I cannot help but wonder how the pope’s most recent actions do anything but alienate our traditionalist brothers and sisters.

Years ago I was invited to be part of a private group chat whose Catholic members are predominantly traditionalist. I have met a number of them in person, and I count all of them as friends. Our dialogue with each other has not resulted in some grand agreement; we agree on very little. Yet we hold our theological disagreement in creative tension with the unity we know we have in and through Christ.
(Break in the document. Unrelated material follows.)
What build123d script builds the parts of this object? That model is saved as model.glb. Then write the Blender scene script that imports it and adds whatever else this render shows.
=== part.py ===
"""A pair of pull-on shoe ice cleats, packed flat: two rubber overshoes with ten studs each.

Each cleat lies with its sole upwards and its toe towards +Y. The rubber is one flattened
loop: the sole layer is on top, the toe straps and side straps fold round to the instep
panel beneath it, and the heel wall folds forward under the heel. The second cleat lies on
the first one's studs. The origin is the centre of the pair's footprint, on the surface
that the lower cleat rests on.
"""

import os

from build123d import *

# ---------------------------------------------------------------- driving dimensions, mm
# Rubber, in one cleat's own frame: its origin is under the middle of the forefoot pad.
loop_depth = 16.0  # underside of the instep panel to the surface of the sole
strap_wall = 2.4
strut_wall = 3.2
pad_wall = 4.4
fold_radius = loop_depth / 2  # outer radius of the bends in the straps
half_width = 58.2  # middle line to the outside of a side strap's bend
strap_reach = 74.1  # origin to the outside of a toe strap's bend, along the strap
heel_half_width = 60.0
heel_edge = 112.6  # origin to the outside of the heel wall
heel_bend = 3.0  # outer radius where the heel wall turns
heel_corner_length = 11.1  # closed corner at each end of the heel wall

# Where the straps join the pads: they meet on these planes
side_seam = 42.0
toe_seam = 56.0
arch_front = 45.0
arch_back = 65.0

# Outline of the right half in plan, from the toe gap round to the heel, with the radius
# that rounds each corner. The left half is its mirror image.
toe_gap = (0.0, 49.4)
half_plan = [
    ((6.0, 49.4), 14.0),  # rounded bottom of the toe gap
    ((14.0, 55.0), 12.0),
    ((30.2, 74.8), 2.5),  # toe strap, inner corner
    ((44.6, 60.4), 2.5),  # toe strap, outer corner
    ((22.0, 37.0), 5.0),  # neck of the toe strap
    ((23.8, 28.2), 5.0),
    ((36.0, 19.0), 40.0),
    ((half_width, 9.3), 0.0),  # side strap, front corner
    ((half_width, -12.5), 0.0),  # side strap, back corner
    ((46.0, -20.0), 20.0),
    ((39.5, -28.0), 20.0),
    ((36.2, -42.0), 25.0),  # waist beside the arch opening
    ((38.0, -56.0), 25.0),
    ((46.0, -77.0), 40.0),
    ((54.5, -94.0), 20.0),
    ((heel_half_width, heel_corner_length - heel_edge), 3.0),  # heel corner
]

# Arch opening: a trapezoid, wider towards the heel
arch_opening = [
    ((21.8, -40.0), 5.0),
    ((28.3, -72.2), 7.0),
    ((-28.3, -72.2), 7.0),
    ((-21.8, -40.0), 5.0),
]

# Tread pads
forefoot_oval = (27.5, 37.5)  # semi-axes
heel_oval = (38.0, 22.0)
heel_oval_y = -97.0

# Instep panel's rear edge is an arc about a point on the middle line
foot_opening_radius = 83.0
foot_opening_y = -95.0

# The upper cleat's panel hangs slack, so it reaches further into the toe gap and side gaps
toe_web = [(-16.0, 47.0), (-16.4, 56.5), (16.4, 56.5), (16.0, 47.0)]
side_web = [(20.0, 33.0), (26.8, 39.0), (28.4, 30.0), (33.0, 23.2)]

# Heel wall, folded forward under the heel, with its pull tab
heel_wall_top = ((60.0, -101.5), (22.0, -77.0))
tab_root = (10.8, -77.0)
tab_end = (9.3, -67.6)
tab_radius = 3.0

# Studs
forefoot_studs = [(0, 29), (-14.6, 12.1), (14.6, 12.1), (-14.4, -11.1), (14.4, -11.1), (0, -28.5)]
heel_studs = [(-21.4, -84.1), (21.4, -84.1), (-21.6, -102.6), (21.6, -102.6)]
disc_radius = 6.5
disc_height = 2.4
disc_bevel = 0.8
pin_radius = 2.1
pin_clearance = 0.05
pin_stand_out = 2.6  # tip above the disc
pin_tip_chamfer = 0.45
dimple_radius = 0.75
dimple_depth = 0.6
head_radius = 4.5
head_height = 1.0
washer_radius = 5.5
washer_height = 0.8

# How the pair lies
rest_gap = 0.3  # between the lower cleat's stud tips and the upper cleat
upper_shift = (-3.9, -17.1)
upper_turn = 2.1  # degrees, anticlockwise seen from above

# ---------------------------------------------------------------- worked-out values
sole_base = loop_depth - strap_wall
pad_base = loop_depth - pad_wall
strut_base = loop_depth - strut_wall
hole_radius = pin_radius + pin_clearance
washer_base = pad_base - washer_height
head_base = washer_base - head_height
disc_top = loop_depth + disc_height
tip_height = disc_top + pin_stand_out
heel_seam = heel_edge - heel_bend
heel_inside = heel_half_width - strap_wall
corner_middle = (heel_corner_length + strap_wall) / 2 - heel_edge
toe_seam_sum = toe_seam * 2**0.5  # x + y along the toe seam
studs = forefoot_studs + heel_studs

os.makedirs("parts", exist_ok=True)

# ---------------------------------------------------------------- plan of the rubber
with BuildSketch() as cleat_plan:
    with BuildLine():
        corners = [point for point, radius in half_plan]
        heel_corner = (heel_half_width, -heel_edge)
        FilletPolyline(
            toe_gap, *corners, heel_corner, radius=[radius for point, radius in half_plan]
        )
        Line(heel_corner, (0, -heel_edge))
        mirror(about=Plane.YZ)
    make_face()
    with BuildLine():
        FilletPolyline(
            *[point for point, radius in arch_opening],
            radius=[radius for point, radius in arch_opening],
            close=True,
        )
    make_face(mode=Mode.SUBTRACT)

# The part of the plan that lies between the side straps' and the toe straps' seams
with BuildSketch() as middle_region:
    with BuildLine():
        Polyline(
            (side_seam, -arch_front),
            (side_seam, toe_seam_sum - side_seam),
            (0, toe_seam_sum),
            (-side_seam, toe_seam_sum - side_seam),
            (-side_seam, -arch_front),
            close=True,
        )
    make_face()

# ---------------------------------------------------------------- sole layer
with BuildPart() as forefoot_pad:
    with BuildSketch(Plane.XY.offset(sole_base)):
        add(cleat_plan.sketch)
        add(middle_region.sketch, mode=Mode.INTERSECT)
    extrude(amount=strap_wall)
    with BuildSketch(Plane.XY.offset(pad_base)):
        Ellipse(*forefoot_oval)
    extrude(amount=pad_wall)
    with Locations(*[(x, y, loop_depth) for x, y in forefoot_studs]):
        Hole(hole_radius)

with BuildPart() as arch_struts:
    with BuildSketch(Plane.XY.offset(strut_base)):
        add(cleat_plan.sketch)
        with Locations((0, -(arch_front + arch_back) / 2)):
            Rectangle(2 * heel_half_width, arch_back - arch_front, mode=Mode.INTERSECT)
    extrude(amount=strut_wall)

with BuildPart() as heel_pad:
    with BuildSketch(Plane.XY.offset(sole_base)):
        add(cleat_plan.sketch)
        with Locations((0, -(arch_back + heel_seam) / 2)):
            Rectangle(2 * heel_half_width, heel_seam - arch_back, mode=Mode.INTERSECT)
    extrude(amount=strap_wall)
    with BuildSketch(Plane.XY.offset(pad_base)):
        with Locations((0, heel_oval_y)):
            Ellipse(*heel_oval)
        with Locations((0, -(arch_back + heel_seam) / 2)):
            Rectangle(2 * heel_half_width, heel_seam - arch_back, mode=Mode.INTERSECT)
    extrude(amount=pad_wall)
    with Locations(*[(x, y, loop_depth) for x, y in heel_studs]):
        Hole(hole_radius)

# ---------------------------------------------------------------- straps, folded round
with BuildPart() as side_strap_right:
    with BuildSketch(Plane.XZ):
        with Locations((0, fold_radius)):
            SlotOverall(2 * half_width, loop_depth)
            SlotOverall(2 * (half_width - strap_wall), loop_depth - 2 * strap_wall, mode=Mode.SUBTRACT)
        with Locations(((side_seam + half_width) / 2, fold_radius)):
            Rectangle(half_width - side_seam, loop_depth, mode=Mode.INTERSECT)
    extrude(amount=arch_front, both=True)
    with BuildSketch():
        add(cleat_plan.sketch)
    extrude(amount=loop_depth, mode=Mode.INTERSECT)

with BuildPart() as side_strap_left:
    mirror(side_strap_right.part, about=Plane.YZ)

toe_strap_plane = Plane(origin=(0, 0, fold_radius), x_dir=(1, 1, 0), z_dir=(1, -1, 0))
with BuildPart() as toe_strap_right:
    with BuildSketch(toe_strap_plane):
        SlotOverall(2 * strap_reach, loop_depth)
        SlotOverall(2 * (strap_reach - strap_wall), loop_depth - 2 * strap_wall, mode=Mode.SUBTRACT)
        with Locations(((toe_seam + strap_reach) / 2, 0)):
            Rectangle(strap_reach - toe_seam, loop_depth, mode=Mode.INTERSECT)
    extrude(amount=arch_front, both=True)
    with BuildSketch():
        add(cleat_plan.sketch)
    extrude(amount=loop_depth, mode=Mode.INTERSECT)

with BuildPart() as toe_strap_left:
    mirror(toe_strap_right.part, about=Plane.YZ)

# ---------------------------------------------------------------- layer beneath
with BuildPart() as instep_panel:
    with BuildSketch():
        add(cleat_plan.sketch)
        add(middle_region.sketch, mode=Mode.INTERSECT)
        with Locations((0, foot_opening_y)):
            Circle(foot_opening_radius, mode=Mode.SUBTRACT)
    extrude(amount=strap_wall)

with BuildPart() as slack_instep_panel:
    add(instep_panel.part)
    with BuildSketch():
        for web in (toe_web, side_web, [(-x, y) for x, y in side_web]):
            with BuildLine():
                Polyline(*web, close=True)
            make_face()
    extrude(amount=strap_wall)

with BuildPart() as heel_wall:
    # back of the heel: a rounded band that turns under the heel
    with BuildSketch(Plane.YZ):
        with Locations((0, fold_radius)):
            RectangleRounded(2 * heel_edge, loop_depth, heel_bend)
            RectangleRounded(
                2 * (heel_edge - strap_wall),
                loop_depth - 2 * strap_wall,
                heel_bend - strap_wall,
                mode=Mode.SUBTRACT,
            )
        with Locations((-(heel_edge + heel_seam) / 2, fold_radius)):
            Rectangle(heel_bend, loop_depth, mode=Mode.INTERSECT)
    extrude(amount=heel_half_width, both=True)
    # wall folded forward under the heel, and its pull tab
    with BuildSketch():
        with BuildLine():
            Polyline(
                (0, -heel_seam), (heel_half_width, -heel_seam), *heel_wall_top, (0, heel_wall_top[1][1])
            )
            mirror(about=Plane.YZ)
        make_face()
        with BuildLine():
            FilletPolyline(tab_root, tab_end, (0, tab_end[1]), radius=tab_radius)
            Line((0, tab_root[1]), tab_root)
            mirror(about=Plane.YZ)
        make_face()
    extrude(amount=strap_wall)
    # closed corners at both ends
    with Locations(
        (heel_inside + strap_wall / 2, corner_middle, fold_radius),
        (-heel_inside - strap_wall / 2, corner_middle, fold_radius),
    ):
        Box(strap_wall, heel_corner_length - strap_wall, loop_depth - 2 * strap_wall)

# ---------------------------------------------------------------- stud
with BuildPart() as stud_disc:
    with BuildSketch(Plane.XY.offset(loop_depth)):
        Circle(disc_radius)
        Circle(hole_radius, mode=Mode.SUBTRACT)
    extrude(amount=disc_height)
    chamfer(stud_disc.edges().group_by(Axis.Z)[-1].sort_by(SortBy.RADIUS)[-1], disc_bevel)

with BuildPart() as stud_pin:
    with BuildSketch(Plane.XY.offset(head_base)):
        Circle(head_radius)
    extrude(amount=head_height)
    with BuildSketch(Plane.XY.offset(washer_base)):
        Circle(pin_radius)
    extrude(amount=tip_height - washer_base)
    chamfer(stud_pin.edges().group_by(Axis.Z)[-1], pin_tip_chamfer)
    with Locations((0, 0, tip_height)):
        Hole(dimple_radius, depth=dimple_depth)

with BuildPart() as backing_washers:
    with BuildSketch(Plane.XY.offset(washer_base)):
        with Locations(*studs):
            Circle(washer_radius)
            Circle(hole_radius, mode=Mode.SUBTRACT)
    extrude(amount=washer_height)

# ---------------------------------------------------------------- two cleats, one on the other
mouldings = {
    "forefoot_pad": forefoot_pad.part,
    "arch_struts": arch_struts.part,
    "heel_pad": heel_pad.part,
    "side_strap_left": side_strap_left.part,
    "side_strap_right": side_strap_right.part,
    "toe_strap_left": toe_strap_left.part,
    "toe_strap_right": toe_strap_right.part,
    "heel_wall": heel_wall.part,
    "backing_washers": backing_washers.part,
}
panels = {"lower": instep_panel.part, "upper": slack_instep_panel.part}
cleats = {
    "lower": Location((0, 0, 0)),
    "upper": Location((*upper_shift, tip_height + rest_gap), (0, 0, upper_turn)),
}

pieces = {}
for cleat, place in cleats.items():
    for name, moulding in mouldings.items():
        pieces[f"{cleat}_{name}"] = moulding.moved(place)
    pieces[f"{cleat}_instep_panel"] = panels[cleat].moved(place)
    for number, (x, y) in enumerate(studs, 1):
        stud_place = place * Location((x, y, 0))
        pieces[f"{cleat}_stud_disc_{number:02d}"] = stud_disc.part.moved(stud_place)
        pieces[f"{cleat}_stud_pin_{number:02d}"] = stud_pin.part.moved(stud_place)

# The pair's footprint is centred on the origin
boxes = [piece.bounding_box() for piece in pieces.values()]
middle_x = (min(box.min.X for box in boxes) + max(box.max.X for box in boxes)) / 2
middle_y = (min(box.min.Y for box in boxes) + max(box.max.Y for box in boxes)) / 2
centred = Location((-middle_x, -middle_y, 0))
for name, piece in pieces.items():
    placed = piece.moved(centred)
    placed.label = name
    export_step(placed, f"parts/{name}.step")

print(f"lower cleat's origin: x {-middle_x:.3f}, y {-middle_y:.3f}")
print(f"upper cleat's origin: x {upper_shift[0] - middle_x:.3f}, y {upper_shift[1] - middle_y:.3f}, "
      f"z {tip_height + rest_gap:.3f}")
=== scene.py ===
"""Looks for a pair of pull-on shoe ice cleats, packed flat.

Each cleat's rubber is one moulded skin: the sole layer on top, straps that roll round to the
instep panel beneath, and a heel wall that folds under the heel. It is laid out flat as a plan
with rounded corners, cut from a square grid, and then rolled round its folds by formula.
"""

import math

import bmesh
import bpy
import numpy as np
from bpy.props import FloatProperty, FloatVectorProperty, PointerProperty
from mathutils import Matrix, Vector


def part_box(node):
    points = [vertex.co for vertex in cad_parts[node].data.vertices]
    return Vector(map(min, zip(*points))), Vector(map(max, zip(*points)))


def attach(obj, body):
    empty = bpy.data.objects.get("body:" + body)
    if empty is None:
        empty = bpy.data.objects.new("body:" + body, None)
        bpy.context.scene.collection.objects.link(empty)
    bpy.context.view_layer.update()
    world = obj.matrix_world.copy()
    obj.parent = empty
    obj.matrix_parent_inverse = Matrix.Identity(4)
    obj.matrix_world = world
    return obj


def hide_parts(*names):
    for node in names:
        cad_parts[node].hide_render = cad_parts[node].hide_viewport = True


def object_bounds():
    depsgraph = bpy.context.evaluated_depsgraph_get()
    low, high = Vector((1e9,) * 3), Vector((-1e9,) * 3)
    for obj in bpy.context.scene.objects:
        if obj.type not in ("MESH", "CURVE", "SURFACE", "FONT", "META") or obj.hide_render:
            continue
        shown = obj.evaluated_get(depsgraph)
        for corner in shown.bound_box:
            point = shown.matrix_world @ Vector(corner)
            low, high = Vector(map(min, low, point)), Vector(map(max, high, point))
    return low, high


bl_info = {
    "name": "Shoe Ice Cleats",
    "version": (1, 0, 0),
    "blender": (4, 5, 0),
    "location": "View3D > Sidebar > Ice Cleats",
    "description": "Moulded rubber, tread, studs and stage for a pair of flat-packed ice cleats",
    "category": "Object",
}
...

Unity without uniformity. This is what the kind of dialogue promoted by Pope Francis aims to achieve. I have long appreciated Pope Francis’ willingness to allow for seemingly conflictual theological and moral views to be held in a tension that can be brought into harmony through the Holy Spirit. As he said in a homily at a Mass for ecclesial movements on Pentecost in 2013, “only the Spirit can awaken diversity, plurality and multiplicity, while at the same time building unity.” Any attempts to force uniformity close the door to the Spirit. Yet, in the name of unity, Francis appears to be forcing the kind of uniformity he has consistently warned against

At a time when we as a church are embarking on a synodal path, I have difficulty understanding why a more synodal—a more dialogical—approach is not being taken with traditionalists. While there are many aspects of traditionalism with which I have issues, I have also learned a great deal from them, particularly about the centrality of beautiful liturgy and about the ways in which an all-encompassing faith can and should transform one’s life. The traditionalist voice is one among many voices from which the church can and should learn, and as such, traditionalists should have a place at the synodal table.
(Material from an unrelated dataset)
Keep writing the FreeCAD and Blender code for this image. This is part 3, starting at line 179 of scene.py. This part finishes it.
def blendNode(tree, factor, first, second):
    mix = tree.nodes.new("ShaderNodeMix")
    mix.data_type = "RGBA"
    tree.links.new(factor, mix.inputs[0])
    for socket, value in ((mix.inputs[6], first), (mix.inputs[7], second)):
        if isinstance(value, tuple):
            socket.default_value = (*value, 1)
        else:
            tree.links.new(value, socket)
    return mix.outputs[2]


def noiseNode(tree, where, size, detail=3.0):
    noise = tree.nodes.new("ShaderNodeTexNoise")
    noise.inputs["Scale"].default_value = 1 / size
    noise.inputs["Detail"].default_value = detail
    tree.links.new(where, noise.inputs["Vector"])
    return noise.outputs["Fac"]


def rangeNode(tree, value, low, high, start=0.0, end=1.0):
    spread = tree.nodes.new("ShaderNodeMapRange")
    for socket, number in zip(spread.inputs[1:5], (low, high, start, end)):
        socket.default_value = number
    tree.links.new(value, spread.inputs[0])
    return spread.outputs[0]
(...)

A few years ago, I wrote a defense of Pope Francis’ understanding of dialogue against those who understood dialogue to be an empty buzzword, a ruse by Francis to attain certain ends that had already been predetermined irregardless of opposition. In the wake of “Traditionis Custodes,” my traditionalist friends are again questioning how genuine Francis’ call to dialogue really is. And this time, I can’t figure out how they’re wrong.